**Video Game Ratings & Sales Analysis**

In this project, I'm exploring video game sales and ratings data to understand how the industry has evolved over time. With gaming projected to exceed $300 billion in global value by 2027, I want to dig deeper and see which games sold the most, which years produced the highest-rated titles, and whether there are certain “golden years” where critics and players were equally impressed.

The dataset I’m working with includes 400 top video games released since 1977. It contains both sales information and rating information (from critics and users). My job is to perform SQL queries inside the notebook to extract insights and save the results into specific DataFrames.

**1. Finding the Ten Best-Selling Games**

The first thing I want to examine is which games were the biggest commercial hits. To do that, I query the game_sales table, sort all games by the games_sold column in descending order, and pick the top ten.

I’m keeping all columns from the table because I want the full context—publisher, year, critic rating, everything.
Finally, I save this result into a DataFrame called best_selling_games.

**2. Identifying the Highest-Rated Years (Critics)**

Next, I want to see which years produced the best games according to critics.
But to avoid skewed results, I only consider years where at least four games were released.

So here, I:

Group games by year

Count how many games were released

Calculate the average critic score for each year

Only keep years with at least 4 games

Round the average critic score to two decimal places

Sort those years in descending order of critic score

Take the top ten

I save this query as a DataFrame named critics_top_ten_years.

(Important for myself: I am not allowed to use the critics_avg_year_rating helper table for this query.)

**3. Finding the “Golden Years” — When Critics and Users Agreed**

For my final analysis, I want to see when both critics and users broadly agreed that a specific year produced great games. In other words, I am looking for years where:

the average critic score > 9 OR

the average user score > 9

For this, I use the two pre-aggregated tables:

critics_avg_year_rating

users_avg_year_rating

I join these tables to combine critic and user averages for each year.
Then I compute a new column called diff to measure how much critics and users disagreed (critic score − user score).

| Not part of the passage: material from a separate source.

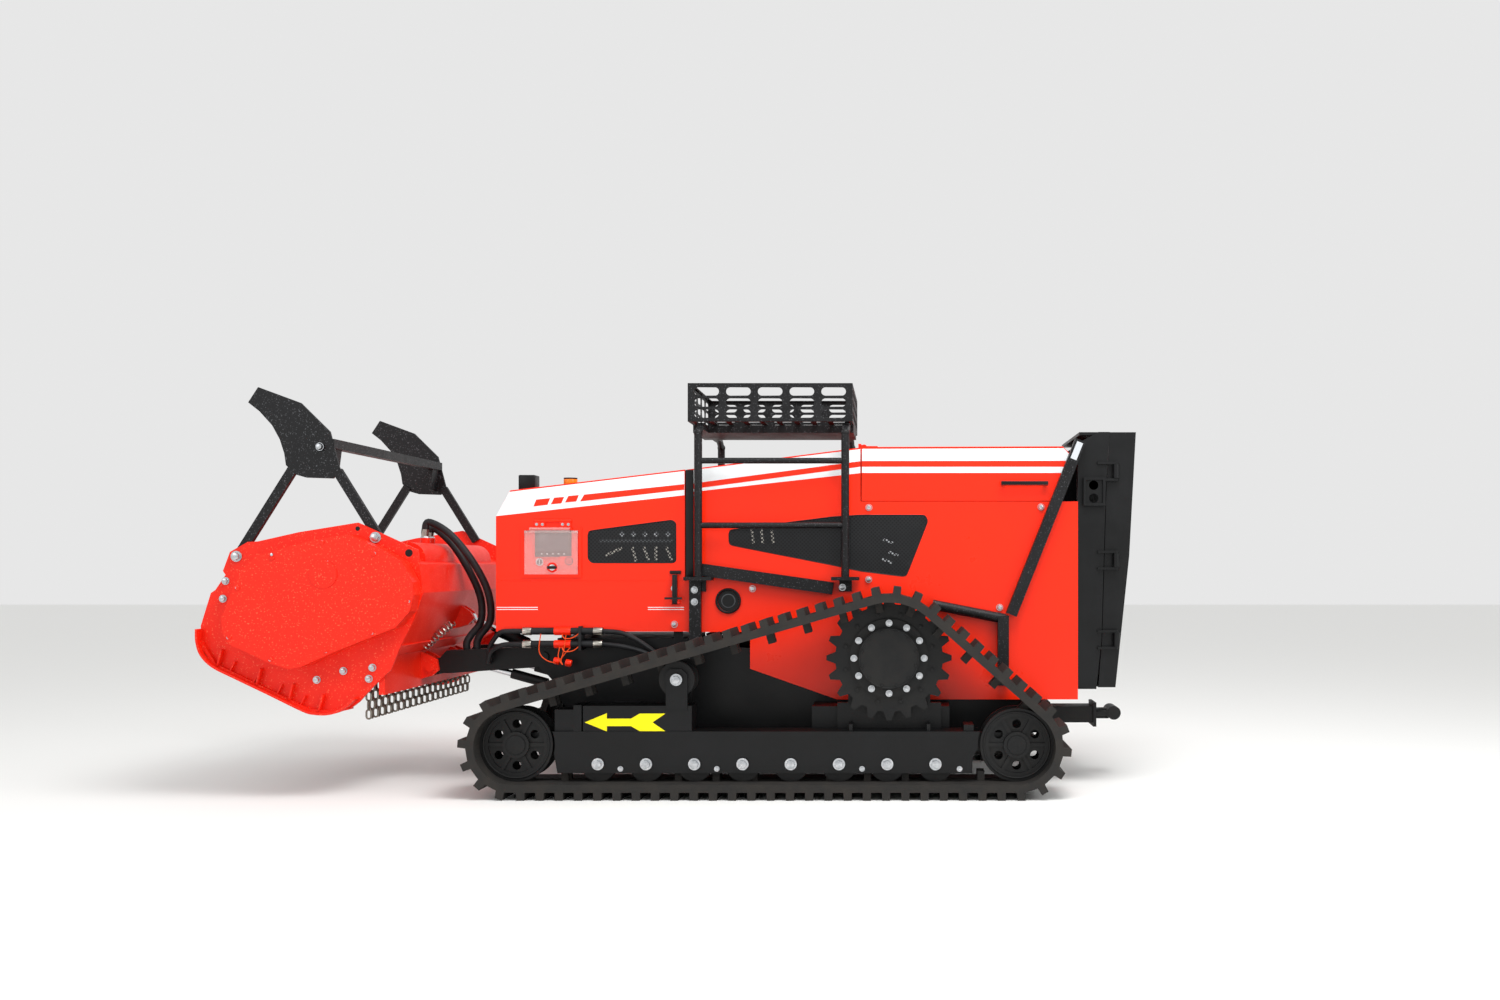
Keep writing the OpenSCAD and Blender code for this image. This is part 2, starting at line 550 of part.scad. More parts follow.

In the final output, I include:

year

num_games

avg_critic_score

avg_user_score

diff

I sort everything by year (ascending) and save the result as golden_years.

In [1]:
-- best_selling_games
SELECT *
FROM game_sales
ORDER BY games_sold DESC
LIMIT 10;

Unnamed: 0,name,platform,publisher,developer,games_sold,year
0,Wii Sports for Wii,Wii,Nintendo,Nintendo EAD,82.9,2006
1,Super Mario Bros. for NES,NES,Nintendo,Nintendo EAD,40.24,1985
2,Counter-Strike: Global Offensive for PC,PC,Valve,Valve Corporation,40.0,2012
3,Mario Kart Wii for Wii,Wii,Nintendo,Nintendo EAD,37.32,2008
4,PLAYERUNKNOWN'S BATTLEGROUNDS for PC,PC,PUBG Corporation,PUBG Corporation,36.6,2017
5,Minecraft for PC,PC,Mojang,Mojang AB,33.15,2010
6,Wii Sports Resort for Wii,Wii,Nintendo,Nintendo EAD,33.13,2009
7,Pokemon Red / Green / Blue Version for GB,GB,Nintendo,Game Freak,31.38,1998
8,New Super Mario Bros. for DS,DS,Nintendo,Nintendo EAD,30.8,2006
9,New Super Mario Bros. Wii for Wii,Wii,Nintendo,Nintendo EAD,30.3,2009


In [2]:
-- critics_top_ten_years
SELECT g.year, COUNT(g.name) AS num_games, ROUND(AVG(r.critic_score),2) AS avg_critic_score
FROM game_sales g
INNER JOIN reviews r
ON g.name = r.name
GROUP BY g.year
HAVING COUNT(g.name) >= 4
ORDER BY avg_critic_score DESC
LIMIT 10;

Unnamed: 0,year,num_games,avg_critic_score
0,1998,10,9.32
1,2004,11,9.03
2,2002,9,8.99
3,1999,11,8.93
4,2001,13,8.82
5,2011,26,8.76
6,2016,13,8.67
7,2013,18,8.66
8,2008,20,8.63
9,2017,13,8.62


In [3]:
-- golden_years
SELECT u.year, u.num_games, c.avg_critic_score, u.avg_user_score, c.avg_critic_score - u.avg_user_score AS diff
FROM critics_avg_year_rating c
INNER JOIN users_avg_year_rating u
ON c.year = u.year
WHERE c.avg_critic_score > 9 OR u.avg_user_score > 9
ORDER BY year ASC

Unnamed: 0,year,num_games,avg_critic_score,avg_user_score,diff
0,1997,8,7.93,9.5,-1.57
1,1998,10,9.32,9.4,-0.08
2,2004,11,9.03,8.55,0.48
3,2008,20,8.63,9.03,-0.4
4,2009,20,8.55,9.18,-0.63
5,2010,23,8.41,9.24,-0.83